Le goût du saké (Yasujiro Ozu 1962) et Hotel Room (Edward Hopper 1931)
Quand bien même, ces rapprochements peuvent parfois paraître hasardeux, ce qui me plaît en eux, c'est qu'ils situent Ozu dans une histoire de la "figuration moderne", consciente des acquis de l'abstraction mais qui reste sciemment dans l'étude du motif. Et il me plaît de l'imaginer conversant, même de manière totalement transversale et détournée avec ces malaxeurs mélancoliques de l'image qui ont pour nom Morandi, Magritte ou Hopper.
1 commentaire:
Peu importent les amalgames, pour hasardeux qu'ils soient, si un sens est créé et établi un lien entre deux mondes qui auraient pu se croiser si ce n'avait été une question de circonstances.
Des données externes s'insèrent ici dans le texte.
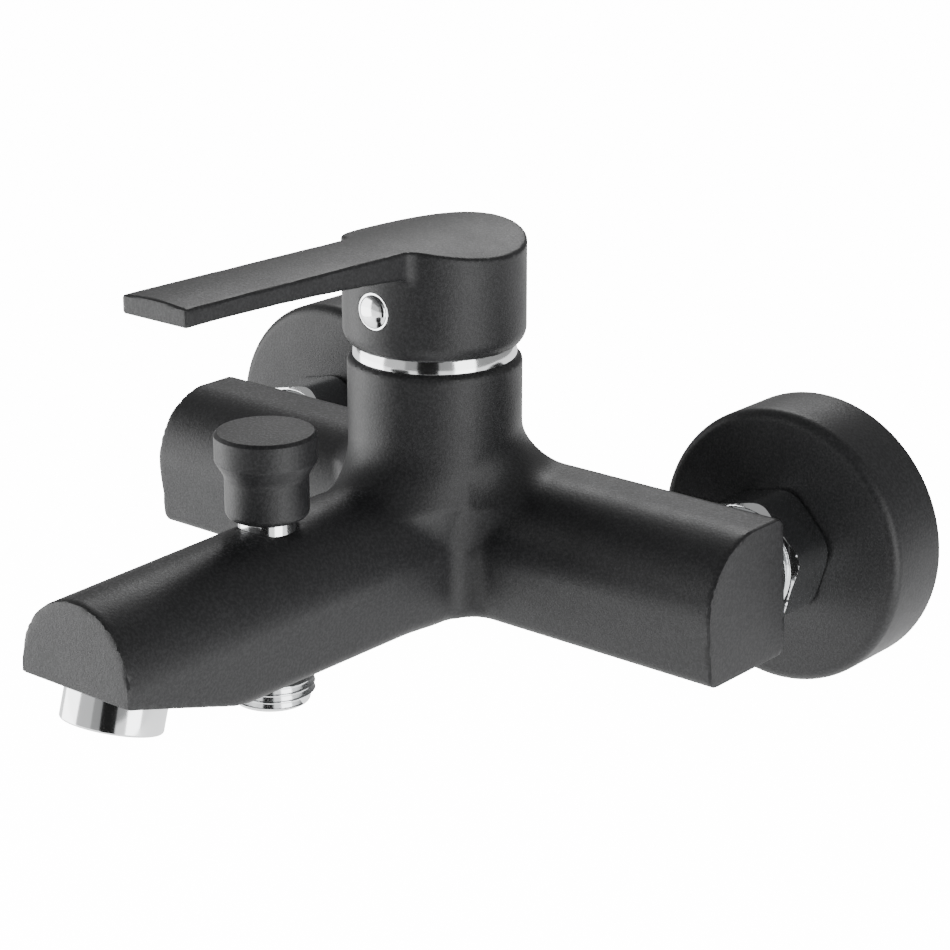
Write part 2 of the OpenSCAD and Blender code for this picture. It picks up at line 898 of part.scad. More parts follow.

Vos rapprochements semblent aller de soi et c'est ce qu'on en attend, non ? Ozu et Morandi, grands maîtres d'un art silencieux, d'une oeuvre de la réserve, l'effet de miroir est évident. Moins pour un Hopper qui égarait ses personnages sur des sentes entre tragédie et mélancolie qu'Ozu évite d'emprunter. l'abattement est prégnant chez le personnage de Hopper quand on devine plus une sorte de fatalité chez celui d'Ozu. Mais, une fois encore, les deux oeuvres sont belles et marquantes, véhiculent toutes deux une grande humanité, donc justifient le fil que vous tendez entre leurs univers.